Here is a cautionary tale, from the Montclair Watercooler:
I was once guilty of gumming my ticket before handing it to the driver. I did it reflexively as I rushed to compose myself, fearful of holding up the line behind me and earning a scolding from the driver. Well, the driver scolded me anyway -- for my lack of hygiene. Unlike what the poor bastard above experienced, my driver took my ticket, but as he did so, he lectured me as if I were a three-year-old. After my initial fury at this condescension had passed, I felt sympathy for my driver. He was right, his utter tactlessness notwithstanding. Nary a DeCamp ticket has passed my lips since that morning.
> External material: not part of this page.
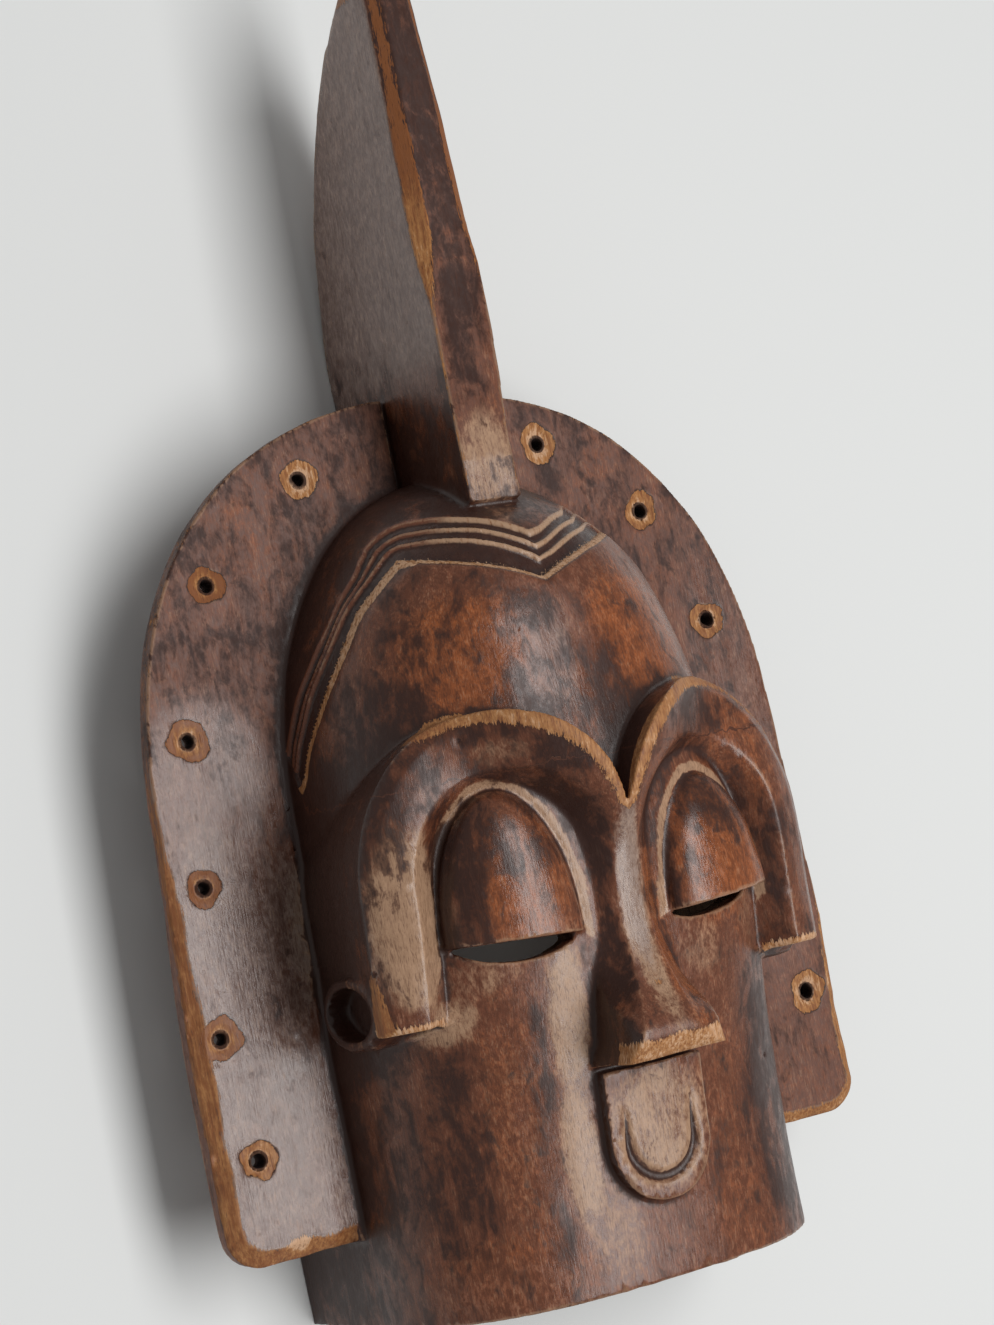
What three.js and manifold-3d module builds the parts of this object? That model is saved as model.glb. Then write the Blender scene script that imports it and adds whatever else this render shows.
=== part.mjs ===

I see both sides of the issue: Drivers shouldn't have to handle spit-soaked tickets. It's unsanitary and just plain gross. Riders shouldn't have to deal with those ridiculous county-fair-style ticket books. (A monthly pass, anyone? A swipe card? These are not exactly radical inventions at this point.) And they don't deserve to be verbally spanked over such a mild offense, much less hauled off by the police.